Caro amico ti scrivo… Derive televisive e fantasmi del passato di Adolfo Fattori

 

D’altra parte, sull’uso, l’abuso, la funzione, i vantaggi e i rischi della TV il dibattito non è mai finito, almeno dai tempi di Apocalittici e integrati (U. Eco, Bompiani, Milano, 1963).

A volte è rimasto “sotto traccia”, per poi riemergere periodicamente.

Come conferma l’ultimo saggio del filosofo francese Jean-Jacques Wunenburger, L’uomo nell’era della televisione, pubblicato in Francia nel 2000, e tradotto in italiano nel 2005 per la Ipermedium di Napoli.

Wunenburger, che già era conosciuto in Italia per il suo Filosofia delle immagini (Einaudi, 1999), qui abbandona la freddezza del filosofo per proporci un testo che può sembrare un vero e proprio pamphlet contro la televisione e le conseguenze negative che produrrebbe.

Un testo che  ha comunque il merito di individuare alcuni punti importanti.

Prima di tutto, come nota il sociologo Gianfranco Pecchinenda nella sua Introduzione al volume, che nei diversi approcci allo studio del mezzo televisivo, non si tiene conto del fatto che questa “… possa essere considerata come la causa fondamentale di un profondo mutamento antropologico che non coinvolge soltanto i costumi, ma forse l’insieme dei processi di percezione, di immaginazione e di pensiero dell’uomo.” 
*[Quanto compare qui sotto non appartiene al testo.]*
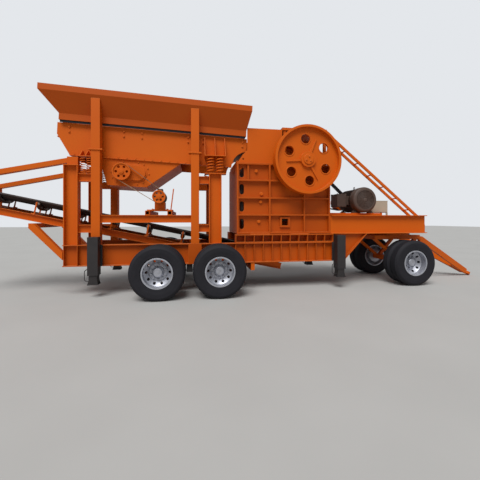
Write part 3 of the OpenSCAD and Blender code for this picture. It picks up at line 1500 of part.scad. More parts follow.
module drawbar() color(paint) along(axle_3_x + drawbar_hinge) translate([0, 0, drawbar_hinge_z])
  rotate([0, drawbar_slope, 0]) {
    end = eye_reach - eye_d / 2 + 10;
    lean = atan2(arm_hinge_y - nose_w / 2, end - straight_l);
    arm_len = norm([arm_hinge_y - nose_w / 2, end - straight_l]);
    both_sides() {
      difference() {
        union() {
          translate([0, -arm_hinge_y, 0]) turned_y(hinge_pin_d / 2 + 25, -drawbar_w / 2, drawbar_w / 2);
          block([0, -arm_hinge_y - drawbar_w / 2, -45], [straight_l, -arm_hinge_y + drawbar_w / 2, 45]);
        }
        turned_y(hinge_pin_d / 2 + run_fit, -arm_hinge_y - drawbar_w, -arm_hinge_y + drawbar_w);
      }
      translate([straight_l, -arm_hinge_y, 0]) rotate([0, 0, lean])
        block([-25, -drawbar_w / 2, -drawbar_h / 2], [arm_len - 40, drawbar_w / 2, drawbar_h / 2]);
    }
    block([end - 420, -nose_w - 20, -drawbar_h / 2 + 10], [end - 20, nose_w + 20, drawbar_h / 2 - 10]);
    block([straight_l + 420, -arm_hinge_y + 60, -40], [straight_l + 500, arm_hinge_y - 60, 40]);
    block([end - 21, -nose_w / 2 - 10, -eye_t / 2], [end + 20, nose_w / 2 + 10, eye_t / 2]);
    translate([eye_reach, 0, -eye_t / 2]) difference() {
      cylinder(r = eye_d / 2, h = eye_t);
      translate([0, 0, -1]) cylinder(r = eye_bore_d / 2, h = eye_t + 2);
    }
  }

chassis_beams();
chassis_cross_members();
crusher_base();
deck_frame();
spring_posts();
hopper_posts();
frame_rails();
hopper();
feeder_trough();
grizzly_bars();
exciter_box();
feeder_springs();
feeder_motor();
feeder_belt();
crusher_side_frames();
crusher_end_walls();
fixed_jaw();
swing_jaw();
inlet_box();
bearing_housings();
top_platform();
ladder();
main_motor();
motor_rails();
main_belt();
control_box();
conveyor_frame();
conveyor_idlers();
conveyor_belt();
conveyor_supports();
rear_axles();
leg_housings();
crusher_shaft();
flywheel();
drive_sheave();
motor_pulley();
exciter_pulley();
feeder_motor_pulley();
dolly_frame();
drawbar();
leg_rear_near();
leg_rear_far();
leg_front_near();
leg_front_far();
tyres_1_near();
tyres_1_far();
tyres_2_near();
tyres_2_far();
tyres_3_near();
tyres_3_far();
rims_1_near();
rims_1_far();
rims_2_near();
rims_2_far();
rims_3_near();
rims_3_far();
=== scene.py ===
"""Looks of a trailer-mounted jaw crushing plant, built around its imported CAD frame."""

import json
import math

import bpy
from mathutils import Matrix, Vector


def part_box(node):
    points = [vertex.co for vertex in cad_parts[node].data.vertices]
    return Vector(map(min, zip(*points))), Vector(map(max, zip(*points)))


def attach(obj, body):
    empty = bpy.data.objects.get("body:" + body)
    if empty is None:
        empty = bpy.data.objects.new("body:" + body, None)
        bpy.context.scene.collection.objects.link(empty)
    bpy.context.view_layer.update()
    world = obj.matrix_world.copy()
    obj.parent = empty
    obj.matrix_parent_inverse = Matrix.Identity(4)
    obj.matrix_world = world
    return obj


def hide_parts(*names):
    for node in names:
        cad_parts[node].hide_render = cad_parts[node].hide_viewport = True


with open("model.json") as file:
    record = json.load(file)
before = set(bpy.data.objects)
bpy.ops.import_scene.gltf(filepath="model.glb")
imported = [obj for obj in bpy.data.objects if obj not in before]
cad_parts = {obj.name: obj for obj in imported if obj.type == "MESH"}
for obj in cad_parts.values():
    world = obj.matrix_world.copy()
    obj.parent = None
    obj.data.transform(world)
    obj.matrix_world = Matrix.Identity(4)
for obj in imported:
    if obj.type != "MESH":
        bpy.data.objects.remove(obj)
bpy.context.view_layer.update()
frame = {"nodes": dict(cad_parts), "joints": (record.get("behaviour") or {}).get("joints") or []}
nodes = frame["nodes"]

# Camera
# It stands at a person's eye height in front of the rear wheels and looks a little towards
# the drawbar end. Places along the machine are counted from the rear end of the chassis.
rear_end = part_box("chassis_beams")[0].x


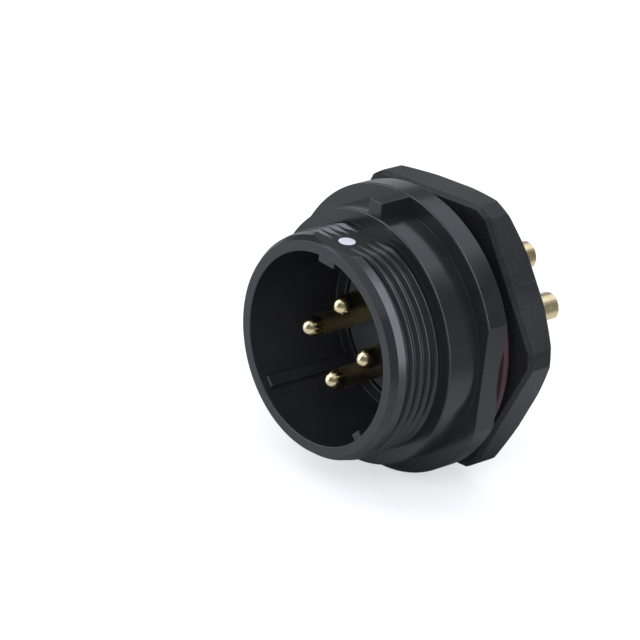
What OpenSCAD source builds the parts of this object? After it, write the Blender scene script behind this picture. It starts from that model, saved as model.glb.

La televisione, per il francese, “… come tecnica di massa dell’immaginario, sembra condurci… a rimettere in questione i valori fondamentali della modernità….”, ideali connessi alla libertà, all’emancipazione, alla autonomia di giudizio.

E ha introdotto decisivi elementi di ritualità e sacralizzazione nella gestione del tempo libero, almeno di quello passato davanti allo schermo.

Questo, credo, produce due risultati significativi.

Da un lato, dopo averlo avviato, riaccoglie lo svilimento delle identità a puri fenomeni di superficie, fatti al massimo di un nome proprio o di un diminutivo, privi di essenza solida – e anagrafica, che si esprime attraverso una comunicazione sempre più smozzicata e volatile.

Dall’altro, liturgizzando e santificando gli eventi e i testimonial televisivi, facilita la deriva neo e teocon di cui siamo bersagli – immobili –  davanti ai telescherm,i agevolando i tentativi di ritorno a un passato di minore responsabilità e autonomia, fatto di pregiudizi, prescrizioni, soggezioni.

Ma si sa – anche se ormai la citazione è abusata – gli eventi hanno l’abitudine di apparire sulla scena del mondo una prima volta come tragedia – i roghi, i forni, i lager – la seconda come farsa – i pianerottoli “porta a porta”, le chiacchiere delle “8 e mezzo”, e via continuando.

Anzi, forse, qui non si tratta neanche di farse – che pure presuppongono un palcoscenico, un teatro – quanto del decadente spettacolo crepuscolare di un rabberciato luna park di periferia, fatto di domatori ingrigiti e di clown dai costumi rattoppati e dal cerone irrancidito.